Travel plans for those in the UK or planning to visit there are in disarray as the coronavirus global pandemic continues to unfold. As the COVID-19 pandemic reaches record highs of new cases and subsequent deaths, a recent mutation in the virus has caused much concern for researchers and government officials alike. Similar to a mutation found previously originating in South Africa, a variant of the COVID-19 virus has also appeared in the UK, supposedly stemming from the country of Kent.
Scientists have not said the mutation is likely to distort the effect of the coronavirus vaccines currently in development, but are keen to keep the mutation as contained as possible. Their concerns are shared by many around the world, with the governments of over 40 countries acting in accordance to guiding scientific principles and inflicting a travel ban on the UK.
The fast spreading version of the virus has forced the UK government into a controversial decision to reverse the five day relaxation in coronavirus restrictions over the Christmas period, and instead put the south east of England into even tighter regulations. The previously three tiered lockdown system as a result has resulted in an additional Tier 4 being included in government policy making.

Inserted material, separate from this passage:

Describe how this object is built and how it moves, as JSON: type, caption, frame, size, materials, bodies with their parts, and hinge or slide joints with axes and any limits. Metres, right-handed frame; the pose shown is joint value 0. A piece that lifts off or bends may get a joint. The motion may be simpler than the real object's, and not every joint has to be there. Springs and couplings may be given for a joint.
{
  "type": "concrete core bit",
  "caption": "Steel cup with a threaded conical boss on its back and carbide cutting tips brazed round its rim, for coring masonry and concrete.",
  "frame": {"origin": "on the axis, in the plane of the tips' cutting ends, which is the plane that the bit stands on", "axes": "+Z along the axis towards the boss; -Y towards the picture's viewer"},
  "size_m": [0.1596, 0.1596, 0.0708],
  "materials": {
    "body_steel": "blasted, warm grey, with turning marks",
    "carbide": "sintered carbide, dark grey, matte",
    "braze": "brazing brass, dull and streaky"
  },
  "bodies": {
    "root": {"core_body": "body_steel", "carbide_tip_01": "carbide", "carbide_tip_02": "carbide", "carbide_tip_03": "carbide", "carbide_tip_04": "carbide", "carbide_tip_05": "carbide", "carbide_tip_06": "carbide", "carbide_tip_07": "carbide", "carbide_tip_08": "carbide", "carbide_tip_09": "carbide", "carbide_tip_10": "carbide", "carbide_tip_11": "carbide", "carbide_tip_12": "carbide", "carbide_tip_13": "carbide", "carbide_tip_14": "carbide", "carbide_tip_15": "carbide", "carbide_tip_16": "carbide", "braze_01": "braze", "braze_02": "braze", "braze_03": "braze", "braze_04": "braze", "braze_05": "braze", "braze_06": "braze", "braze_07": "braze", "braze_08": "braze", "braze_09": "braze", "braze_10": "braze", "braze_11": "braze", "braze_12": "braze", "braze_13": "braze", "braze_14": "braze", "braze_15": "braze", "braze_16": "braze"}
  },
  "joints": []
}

France, Brazil, Argentina, Belgium, Canada, China, Turkey, Russia, Switzerland, Saudi Arabia, Greece, Portugal, Spain and Peru are just some of the 40 countries who have imposed partial or full travel restrictions on the UK. Peru has even imposed a travel ban on any passenger that has visited Great Britain in the prior two weeks.
It is not sure precisely where the new strain originated, though first noted in England in the south east county of Kent, as the same strains of the variant have been found elsewhere in the globe. Whilst this could be the result as person-to-person there is also the potential the mutation in the virus is of a natural genealogical benefit, and therefore occurring naturally but separately in the few instances of its mutation.